Even before the first RCA session, in Nashville at the beginning of January 1956, it was clear that his producer, Steve Sholes, had no idea how to even address Elvis, let alone suggest suitable songs for him to record. He adopted an avuncular, almost patronizing approach, which Elvis responded to with the kind of smoldering resentment you might expect from a just-twenty-one-year-old artist with deep-seated insecurities, to be sure. But if that was what Sholes was thinking, he was missing the whole point, for Elvis Presley was a young artist with an almost untrammeled belief in himself as well.

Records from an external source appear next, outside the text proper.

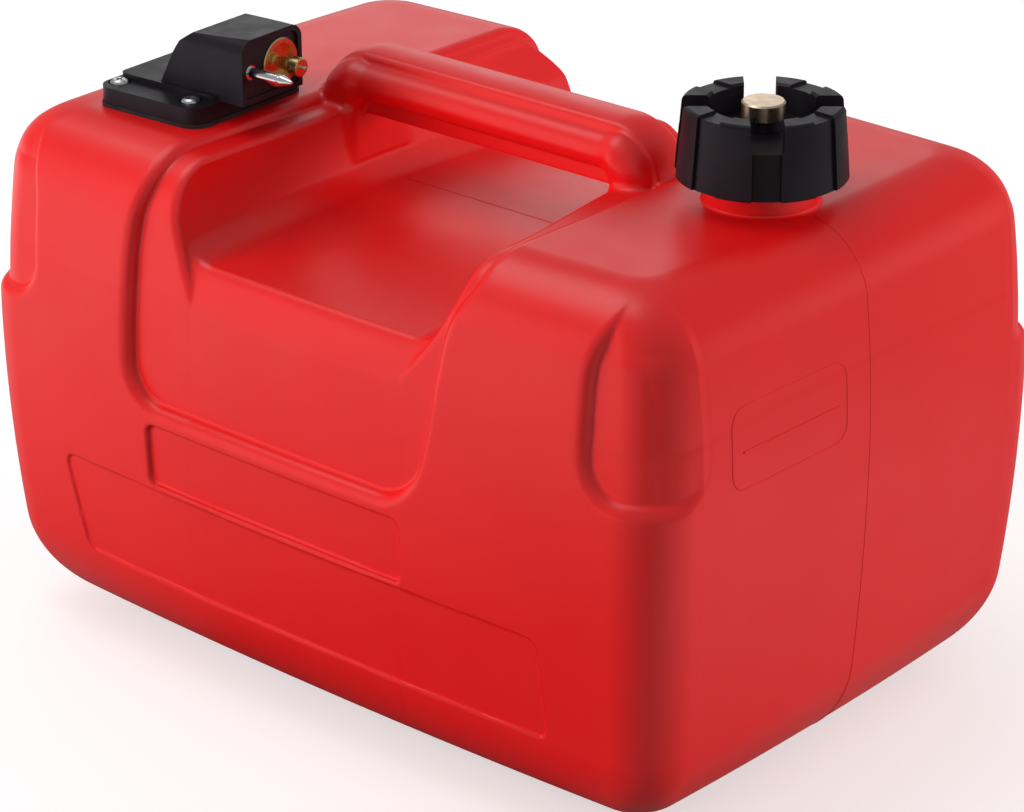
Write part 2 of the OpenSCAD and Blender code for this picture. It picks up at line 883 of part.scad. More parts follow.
module feed_hose() {
    low = deck_z + fitting_t + 0.5;
    color(rubber)
        place_stem() {
            difference() {
                bar_x(hose_r, bend_x - eps, tail_x + hose_grip);
                bar_x(tail_r + fit_gap, bend_x - 1, tail_x + hose_grip + 1);
            }
            translate([bend_x, 0, -hose_bend])
                rotate([90, 0, 0])
                    rotate_extrude(angle = 90, start = 90)
                        translate([hose_bend, 0])
                            difference() {
                                circle(r = hose_r);
                                circle(r = tail_r + fit_gap);
                            }
            translate([fitting_x, 0, low - axis_z])
                ring(hose_r, tail_r + fit_gap, axis_z - hose_bend - low + eps);
        }
}

module hose_clips() {
    color(steel)
        place_stem() {
            translate([tail_x + hose_grip - clip_w - 1, 0, 0])
                rotate([0, 90, 0])
                    ring(hose_r + fit_gap + clip_t, hose_r + fit_gap, clip_w);
            translate([fitting_x, 0, deck_z + fitting_t + 1.5 - axis_z])
                ring(hose_r + fit_gap + clip_t, hose_r + fit_gap, clip_w);
        }
}

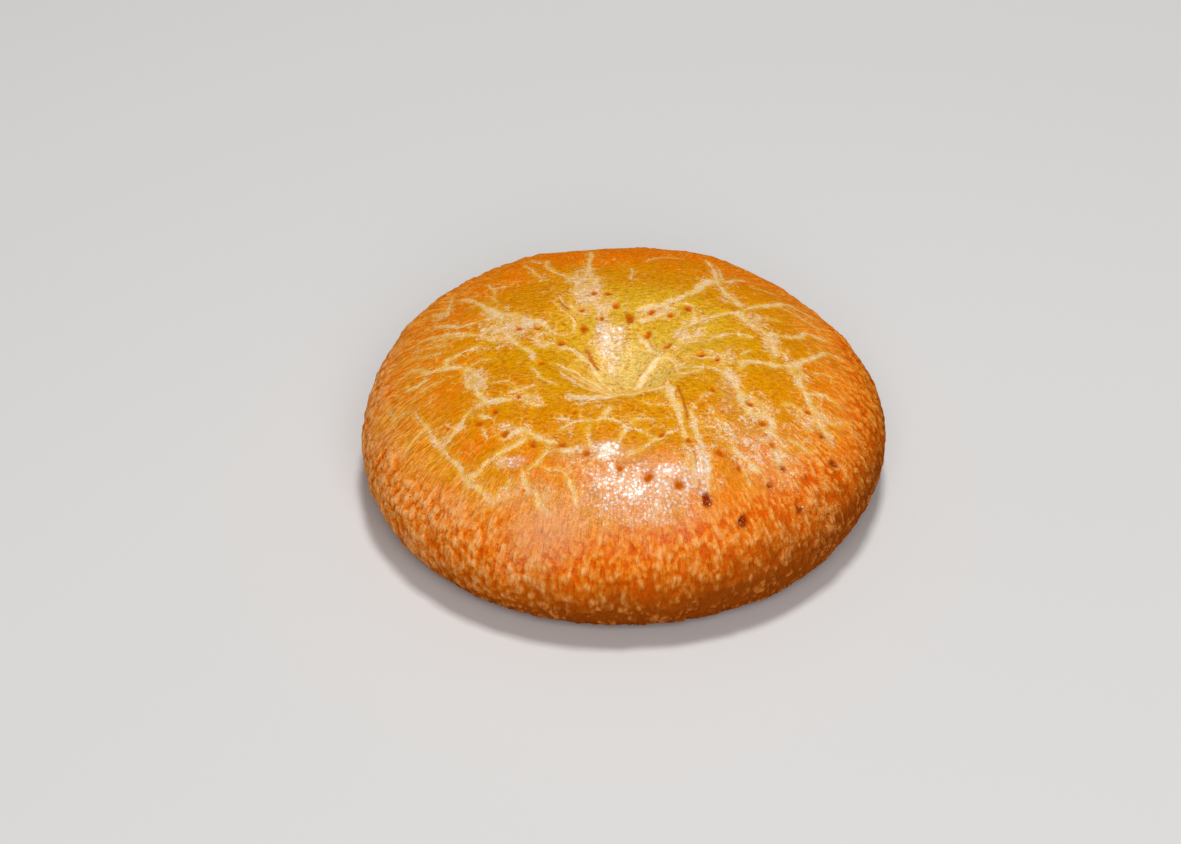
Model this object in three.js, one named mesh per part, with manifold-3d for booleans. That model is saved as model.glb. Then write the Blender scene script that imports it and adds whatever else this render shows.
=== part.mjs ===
// Poppy seed flatcake: a round cake of filled yeast dough, baked whole with its filling shut in. It is one
// closed crust with a navel-like hollow in the top, docking holes, splits in the glazed skin and a lumpy
// shoulder that tucks under to a flat base. Millimetres, +Z up, origin in the middle of the base. The side
// that faces the viewer is -Y, and directions are degrees from +X towards +Y.

import * as THREE from 'three';
import { mergeVertices } from 'three/addons/utils/BufferGeometryUtils.js';
import Module from 'manifold-3d';

// Driving dimensions
const RADIUS = 50;
const WIDEST_LEVEL = 10.8;
const DOME_RISE = 21.5; // above the widest level, before the hollow is pressed in
const DOME_POWER = 1.92; // 2 is an ellipse, and less is a little more pointed
const TUCK = 8.6; // how far the side comes in below the widest level
const BASE_TRIM = 0.5; // what the flat base takes off the rounded underside
const FACE_DETAIL = 17; // divisions of the faceted ball that the crust is shaped from
const PROFILE_STEPS = 240;
const BASE_SHARE = 0.05; // how densely the base is divided, against 1 for the rest

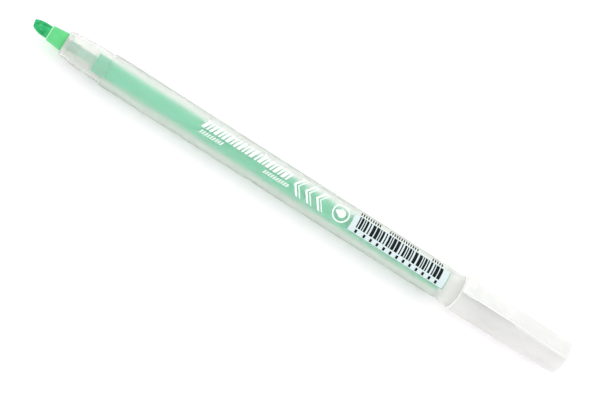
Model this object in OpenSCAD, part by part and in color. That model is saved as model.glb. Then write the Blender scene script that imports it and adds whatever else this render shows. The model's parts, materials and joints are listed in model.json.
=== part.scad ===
// Slim stick highlighter with a chisel nib, lying on its side with its cap pushed onto its tail.
// The pen lies along X with the nib towards -X, the clip points up, and the origin is on the
// surface it lies on, under its middle. Stations along the pen are counted from the nib's tip.

/* [Nib] */
// Length of nib that stands out of the collar
nib_out = 4.45; // [4:0.05:6]
// Diameter of the nib where it leaves the collar
nib_d = 3.25; // [3.2:0.05:3.5]
// Thickness of the writing edge
nib_edge = 0.6; // [0.4:0.1:1.2]
// Slant of the writing edge, in degrees
nib_slant = 8; // [0:1:15]
// Diameter of the rod behind the nib
rod_d = 2.4; // [2.2:0.1:3]

/* [Nib holder] */
// Length of collar that stands out of the barrel
collar_len = 4.3; // [4:0.1:6]
// Diameter of the collar at its front
collar_front_d = 4; // [3.9:0.05:4.4]
// Diameter of the collar where it goes into the barrel
collar_back_d = 4.85; // [4.6:0.05:5.1]

/* [Barrel] */
// Diameter of the plain barrel
barrel_d = 8.7; // [8.6:0.05:8.75]
// Wall of the plain barrel
barrel_wall = 0.9; // [0.7:0.1:1]
// Length of the tapering neck
neck_len = 12.05; // [12:0.05:16]
// Diameter of the neck's mouth
mouth_d = 6.4; // [6.2:0.1:6.6]
// Length of the full-width part that a holder can grip, behind the neck
grip_len = 25; // [15:0.5:26]
// Length of the plain barrel between its two steps
body_len = 106.3; // [95:0.1:120]
// Diameter of the neck and of the tail at the two steps
step_d = 8; // [7.9:0.02:8.1]
// Length of the tail that the cap covers past the step
tail_len = 10.8; // [10:0.1:12]

/* [Ink reservoir] */
// Diameter of the fibre core
core_d = 4.7; // [4.5:0.1:4.8]
// Thickness of the film round the core
film_t = 0.1; // [0.05:0.05:0.15]
// Length of the film
film_len = 102.5; // [92:0.1:104]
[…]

Colonel had always liked Sholes, at forty-five his near contemporary. He was just the kind of jovial, easygoing-on-the-outside a&r man that Parker’s two previous clients, Eddy Arnold and Hank Snow, both top RCA stars, had needed. Now, with Elvis looking askance at every song suggestion he made (“Shiver and Shake” and “Wham! Bam! Hot Ziggety Zam” were among the more egregious), Colonel assessed the situation and since he had no plans to be at the session himself (he had long ago determined that this did not lie within his sphere of operations), he told Sholes there wasn’t much he could do to help. Steve was just going to have to figure it out for himself.

Upon the completion of the session Sholes complained bitterly to his old friend Tom Parker that he had gotten nothing from it that sounded like a hit single. But he got no help from Parker, who was adamant in his refusal to become involved in discussions about the manner or content of Elvis’ music in any way. That was his artist’s business, Colonel reiterated, and he had full confidence that his artist knew his business.

Author Peter Guralnick (CAS’67, GRS’68) has published two previous biographies of Elvis Presley. Photo by Mike Leahy

Meanwhile Sholes’ boss, Bill Bullock, alarmed at the turn things were taking, wrote to Colonel on March 7, pointing out all the shortcomings of what he viewed as Colonel’s small-market approach to business and strongly suggesting that it was time for a change. Even though “Heartbreak Hotel,” the song that Elvis had selected as his first single, had at this point sold three hundred thousand copies, it still had not registered
on the national charts, and the way Parker was going about things, Bullock wrote, bore little resemblance to the strategy he thought they had both agreed upon: to create as many sales in the pop market as in the country-and-western. “You must remember,” he reminded the young man’s manager, “that we too have a big stake in this artist”—and they couldn’t simply sit around and wait till summer to try to break him in the “big selling popular record markets.”

Colonel’s reply was the soul of deflection, as he thanked Bullock for all his good advice (“I agree with you 100%”) and ticked off everything he was doing at this very moment, all the dates he had set up (none of which, as it happened, were in the markets that Bullock was talking about), all the obligations he was under, and all the work he was continuing to do for Hank Snow and Eddy Arnold.

At the same time, he couldn’t emphasize too much, “We have to be very careful the kind of package we build around Elvis,” who was, the barely less-than-explicit argument underscored, a unique artist who had to be treated as such—and he couldn’t do anything further about personal appearances anyway until Elvis had his screen test at the end of the month. In a P.S. he inquired innocently whether Bullock had ever received the Tennessee country sausage that Colonel had sent him, after Bullock let him know how much he had enjoyed it at another RCA executive’s housewarming.